Thermodynamics of resonances and blurred particles

Abstract

Exact and approximate expressions for thermodynamic characteristics of heated matter, which consists of particles with finite mass-widths, are constructed. They are expressed in terms of Fermi/Bose distributions and spectral functions, rather than in terms of more complicated combinations between real and imaginary parts of the self-energies of different particle species. Therefore thermodynamically consistent approximate treatment of systems of particles with finite mass-widths can be performed, provided spectral functions of particle species are known. Approximation of the free resonance gas at low densities is studied.
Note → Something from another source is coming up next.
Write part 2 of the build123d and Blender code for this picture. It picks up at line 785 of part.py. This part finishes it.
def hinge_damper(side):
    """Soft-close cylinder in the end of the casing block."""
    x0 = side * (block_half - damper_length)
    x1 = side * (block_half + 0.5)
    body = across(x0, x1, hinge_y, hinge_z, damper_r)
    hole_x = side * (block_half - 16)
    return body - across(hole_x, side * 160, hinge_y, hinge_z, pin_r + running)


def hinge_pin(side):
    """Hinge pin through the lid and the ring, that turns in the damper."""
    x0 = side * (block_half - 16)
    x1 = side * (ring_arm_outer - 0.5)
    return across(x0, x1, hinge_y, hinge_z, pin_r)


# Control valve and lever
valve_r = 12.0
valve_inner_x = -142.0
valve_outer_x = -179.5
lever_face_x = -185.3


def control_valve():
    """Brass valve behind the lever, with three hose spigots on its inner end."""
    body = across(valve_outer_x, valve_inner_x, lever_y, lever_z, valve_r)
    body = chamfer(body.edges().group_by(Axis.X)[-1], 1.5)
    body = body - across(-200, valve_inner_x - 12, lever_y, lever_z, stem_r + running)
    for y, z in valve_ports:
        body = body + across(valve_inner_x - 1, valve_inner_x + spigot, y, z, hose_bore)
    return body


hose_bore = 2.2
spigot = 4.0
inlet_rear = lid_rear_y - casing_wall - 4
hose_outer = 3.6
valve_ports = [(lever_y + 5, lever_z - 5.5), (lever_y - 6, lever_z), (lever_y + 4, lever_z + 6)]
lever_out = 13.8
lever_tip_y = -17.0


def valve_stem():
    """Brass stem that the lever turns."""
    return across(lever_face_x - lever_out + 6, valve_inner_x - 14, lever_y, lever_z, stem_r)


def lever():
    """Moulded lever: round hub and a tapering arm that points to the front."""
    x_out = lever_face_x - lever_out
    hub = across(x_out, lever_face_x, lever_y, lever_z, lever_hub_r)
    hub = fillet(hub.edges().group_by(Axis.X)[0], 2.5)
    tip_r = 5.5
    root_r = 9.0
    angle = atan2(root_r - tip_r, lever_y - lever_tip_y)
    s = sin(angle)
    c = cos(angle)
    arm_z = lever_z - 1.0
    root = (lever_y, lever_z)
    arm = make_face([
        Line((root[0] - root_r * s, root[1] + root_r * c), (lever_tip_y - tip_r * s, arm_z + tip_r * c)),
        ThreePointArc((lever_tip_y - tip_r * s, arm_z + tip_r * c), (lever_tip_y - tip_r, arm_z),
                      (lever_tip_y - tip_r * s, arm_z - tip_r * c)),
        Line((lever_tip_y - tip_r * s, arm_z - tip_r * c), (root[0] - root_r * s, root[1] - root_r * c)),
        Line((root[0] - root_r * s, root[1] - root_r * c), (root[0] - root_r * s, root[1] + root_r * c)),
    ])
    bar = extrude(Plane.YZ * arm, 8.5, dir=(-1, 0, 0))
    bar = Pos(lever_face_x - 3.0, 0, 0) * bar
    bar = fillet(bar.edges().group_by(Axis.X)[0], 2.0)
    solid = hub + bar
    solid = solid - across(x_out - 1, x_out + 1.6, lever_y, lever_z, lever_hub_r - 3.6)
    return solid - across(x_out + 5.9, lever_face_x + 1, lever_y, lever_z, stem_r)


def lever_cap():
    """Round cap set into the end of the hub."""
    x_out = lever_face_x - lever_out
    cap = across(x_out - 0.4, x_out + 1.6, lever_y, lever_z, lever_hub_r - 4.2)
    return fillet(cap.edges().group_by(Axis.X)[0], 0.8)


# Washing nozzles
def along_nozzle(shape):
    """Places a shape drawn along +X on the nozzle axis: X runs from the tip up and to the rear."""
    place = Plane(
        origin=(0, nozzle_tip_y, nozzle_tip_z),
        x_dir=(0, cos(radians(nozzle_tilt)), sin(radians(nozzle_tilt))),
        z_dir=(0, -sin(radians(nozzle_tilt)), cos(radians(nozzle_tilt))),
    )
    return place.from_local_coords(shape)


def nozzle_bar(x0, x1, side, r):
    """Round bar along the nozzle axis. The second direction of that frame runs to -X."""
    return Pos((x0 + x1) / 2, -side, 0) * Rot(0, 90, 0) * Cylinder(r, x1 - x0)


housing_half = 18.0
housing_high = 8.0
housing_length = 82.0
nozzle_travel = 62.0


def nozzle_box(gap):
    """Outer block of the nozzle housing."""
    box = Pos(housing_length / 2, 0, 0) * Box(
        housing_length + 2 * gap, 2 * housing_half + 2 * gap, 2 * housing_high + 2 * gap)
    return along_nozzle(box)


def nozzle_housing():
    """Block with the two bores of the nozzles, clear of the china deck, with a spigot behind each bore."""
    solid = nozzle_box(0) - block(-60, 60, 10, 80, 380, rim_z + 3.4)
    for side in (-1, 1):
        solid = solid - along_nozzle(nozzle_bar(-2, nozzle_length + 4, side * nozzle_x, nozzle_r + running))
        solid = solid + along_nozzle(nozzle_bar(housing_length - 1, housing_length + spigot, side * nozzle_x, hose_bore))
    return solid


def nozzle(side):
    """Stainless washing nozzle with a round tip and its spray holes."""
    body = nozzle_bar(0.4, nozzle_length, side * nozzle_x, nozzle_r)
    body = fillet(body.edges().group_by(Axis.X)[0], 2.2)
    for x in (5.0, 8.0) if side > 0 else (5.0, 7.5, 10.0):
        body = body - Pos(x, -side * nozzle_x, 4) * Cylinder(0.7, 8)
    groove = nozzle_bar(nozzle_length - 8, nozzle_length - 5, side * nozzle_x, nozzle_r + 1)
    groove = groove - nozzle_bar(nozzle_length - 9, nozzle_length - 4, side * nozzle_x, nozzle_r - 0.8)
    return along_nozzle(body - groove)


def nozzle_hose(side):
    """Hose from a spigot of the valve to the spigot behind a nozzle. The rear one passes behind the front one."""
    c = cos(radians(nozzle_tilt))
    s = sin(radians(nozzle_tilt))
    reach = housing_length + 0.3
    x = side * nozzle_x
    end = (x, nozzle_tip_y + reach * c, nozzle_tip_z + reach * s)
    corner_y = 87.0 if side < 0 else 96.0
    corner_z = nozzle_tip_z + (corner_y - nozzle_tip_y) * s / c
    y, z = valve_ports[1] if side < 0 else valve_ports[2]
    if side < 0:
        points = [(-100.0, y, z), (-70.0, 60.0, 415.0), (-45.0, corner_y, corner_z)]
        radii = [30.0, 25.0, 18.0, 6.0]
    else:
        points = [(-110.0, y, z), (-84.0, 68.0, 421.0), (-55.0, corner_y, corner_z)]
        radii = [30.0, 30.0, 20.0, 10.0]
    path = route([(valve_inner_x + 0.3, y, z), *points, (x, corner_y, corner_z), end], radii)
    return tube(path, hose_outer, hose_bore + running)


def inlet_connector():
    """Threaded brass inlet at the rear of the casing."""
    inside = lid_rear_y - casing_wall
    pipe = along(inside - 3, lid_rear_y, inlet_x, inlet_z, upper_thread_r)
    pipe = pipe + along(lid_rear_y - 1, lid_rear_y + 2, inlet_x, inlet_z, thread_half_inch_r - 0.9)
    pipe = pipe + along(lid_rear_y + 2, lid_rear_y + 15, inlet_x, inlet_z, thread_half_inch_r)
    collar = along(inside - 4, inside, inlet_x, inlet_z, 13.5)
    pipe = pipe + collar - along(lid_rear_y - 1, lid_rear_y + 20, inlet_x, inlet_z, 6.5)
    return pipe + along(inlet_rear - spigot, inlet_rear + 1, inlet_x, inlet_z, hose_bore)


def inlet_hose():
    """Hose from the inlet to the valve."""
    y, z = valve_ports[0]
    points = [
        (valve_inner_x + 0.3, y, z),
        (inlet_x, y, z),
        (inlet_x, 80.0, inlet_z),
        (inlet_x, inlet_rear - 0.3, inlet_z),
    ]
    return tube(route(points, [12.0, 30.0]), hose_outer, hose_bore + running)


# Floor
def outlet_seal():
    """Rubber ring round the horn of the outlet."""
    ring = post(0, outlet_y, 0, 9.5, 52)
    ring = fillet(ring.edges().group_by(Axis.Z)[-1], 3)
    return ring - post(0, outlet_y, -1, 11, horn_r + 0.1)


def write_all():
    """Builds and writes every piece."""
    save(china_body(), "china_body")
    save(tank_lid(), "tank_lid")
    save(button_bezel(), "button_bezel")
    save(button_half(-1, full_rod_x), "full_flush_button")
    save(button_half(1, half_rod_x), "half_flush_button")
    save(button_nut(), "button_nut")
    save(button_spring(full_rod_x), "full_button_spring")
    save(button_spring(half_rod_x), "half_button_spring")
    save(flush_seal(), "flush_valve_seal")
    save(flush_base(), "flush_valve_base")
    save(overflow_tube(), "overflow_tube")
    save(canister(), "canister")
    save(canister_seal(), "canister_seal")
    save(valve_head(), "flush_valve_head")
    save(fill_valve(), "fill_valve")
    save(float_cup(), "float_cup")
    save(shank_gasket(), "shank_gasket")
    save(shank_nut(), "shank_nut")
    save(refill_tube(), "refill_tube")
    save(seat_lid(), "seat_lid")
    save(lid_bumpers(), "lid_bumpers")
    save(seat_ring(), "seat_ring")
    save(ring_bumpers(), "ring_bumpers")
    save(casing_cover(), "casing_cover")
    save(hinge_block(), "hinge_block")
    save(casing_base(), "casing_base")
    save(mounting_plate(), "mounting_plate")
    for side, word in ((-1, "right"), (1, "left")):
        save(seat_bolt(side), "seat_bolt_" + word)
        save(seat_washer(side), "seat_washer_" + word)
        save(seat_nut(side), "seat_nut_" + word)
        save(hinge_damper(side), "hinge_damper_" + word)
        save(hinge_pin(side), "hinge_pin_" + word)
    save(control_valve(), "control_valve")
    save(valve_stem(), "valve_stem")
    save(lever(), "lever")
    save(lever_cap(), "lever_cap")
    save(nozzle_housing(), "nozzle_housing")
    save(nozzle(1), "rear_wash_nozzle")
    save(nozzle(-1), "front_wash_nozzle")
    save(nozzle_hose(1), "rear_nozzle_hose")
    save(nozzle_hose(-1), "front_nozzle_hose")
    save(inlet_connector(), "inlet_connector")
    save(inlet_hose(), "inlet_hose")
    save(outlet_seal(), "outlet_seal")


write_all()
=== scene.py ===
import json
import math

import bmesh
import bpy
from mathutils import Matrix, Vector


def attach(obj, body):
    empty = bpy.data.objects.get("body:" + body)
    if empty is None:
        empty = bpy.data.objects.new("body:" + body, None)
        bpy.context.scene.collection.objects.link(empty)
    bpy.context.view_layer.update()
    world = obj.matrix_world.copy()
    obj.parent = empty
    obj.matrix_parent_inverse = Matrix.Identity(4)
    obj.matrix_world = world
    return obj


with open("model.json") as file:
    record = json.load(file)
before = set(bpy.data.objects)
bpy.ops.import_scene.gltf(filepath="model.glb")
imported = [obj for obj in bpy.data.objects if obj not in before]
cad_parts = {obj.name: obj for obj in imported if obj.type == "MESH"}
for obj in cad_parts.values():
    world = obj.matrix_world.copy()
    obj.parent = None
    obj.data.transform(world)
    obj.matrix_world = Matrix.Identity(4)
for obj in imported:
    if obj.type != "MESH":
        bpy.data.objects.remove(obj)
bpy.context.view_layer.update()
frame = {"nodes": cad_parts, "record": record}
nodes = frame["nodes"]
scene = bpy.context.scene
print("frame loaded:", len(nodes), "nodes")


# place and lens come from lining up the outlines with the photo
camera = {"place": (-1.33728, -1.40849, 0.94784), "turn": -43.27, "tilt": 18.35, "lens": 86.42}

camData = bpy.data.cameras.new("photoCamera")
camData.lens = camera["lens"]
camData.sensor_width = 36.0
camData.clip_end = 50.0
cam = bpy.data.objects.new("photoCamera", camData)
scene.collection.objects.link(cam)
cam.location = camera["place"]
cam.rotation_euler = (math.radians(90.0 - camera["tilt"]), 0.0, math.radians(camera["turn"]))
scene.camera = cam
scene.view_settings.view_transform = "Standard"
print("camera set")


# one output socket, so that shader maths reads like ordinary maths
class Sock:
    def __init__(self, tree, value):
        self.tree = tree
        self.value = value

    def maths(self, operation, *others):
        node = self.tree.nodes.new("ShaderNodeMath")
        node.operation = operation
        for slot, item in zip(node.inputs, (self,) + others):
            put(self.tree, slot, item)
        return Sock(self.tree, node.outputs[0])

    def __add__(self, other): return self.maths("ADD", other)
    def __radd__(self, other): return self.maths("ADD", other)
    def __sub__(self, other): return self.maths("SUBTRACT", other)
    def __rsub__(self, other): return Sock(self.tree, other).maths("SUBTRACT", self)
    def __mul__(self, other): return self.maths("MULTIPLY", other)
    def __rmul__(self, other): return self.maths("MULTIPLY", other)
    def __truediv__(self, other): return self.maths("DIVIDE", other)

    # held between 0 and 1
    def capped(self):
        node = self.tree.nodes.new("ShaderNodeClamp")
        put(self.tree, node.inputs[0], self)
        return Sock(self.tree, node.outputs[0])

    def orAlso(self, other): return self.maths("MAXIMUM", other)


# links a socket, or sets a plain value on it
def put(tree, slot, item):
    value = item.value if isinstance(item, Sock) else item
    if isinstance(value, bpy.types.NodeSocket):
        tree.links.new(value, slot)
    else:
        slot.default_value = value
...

Simple ansatz for the energy dependence of the spectral function is suggested that allows to fulfill thermodynamical consistency conditions. On examples it is shown that a simple description of dense systems of interacting particle species can be constructed, provided some species can be treated in the quasiparticle approximation and others as particles with widths. The interaction affects quasiparticle contributions, whereas particles with widths can be treated as free. Example is considered of a hot gas of heavy fermions strongly interacting with light bosons, both species with zero chemical potentials. The density of blurred fermions is dramatically increased for high temperatures compared to the standard Boltzmann value. The system consists of boson quasiparticles (with effective masses) interacting with fermion–antifermion blurs. In thermodynamical values interaction terms partially compensate each other. Thereby, in case of a very strong coupling between species thermodynamical quantities of the system, like the energy, pressure and entropy, prove to be such as for the quasi-ideal gas mixture of quasi-free fermion blurs and quasi-free bosons.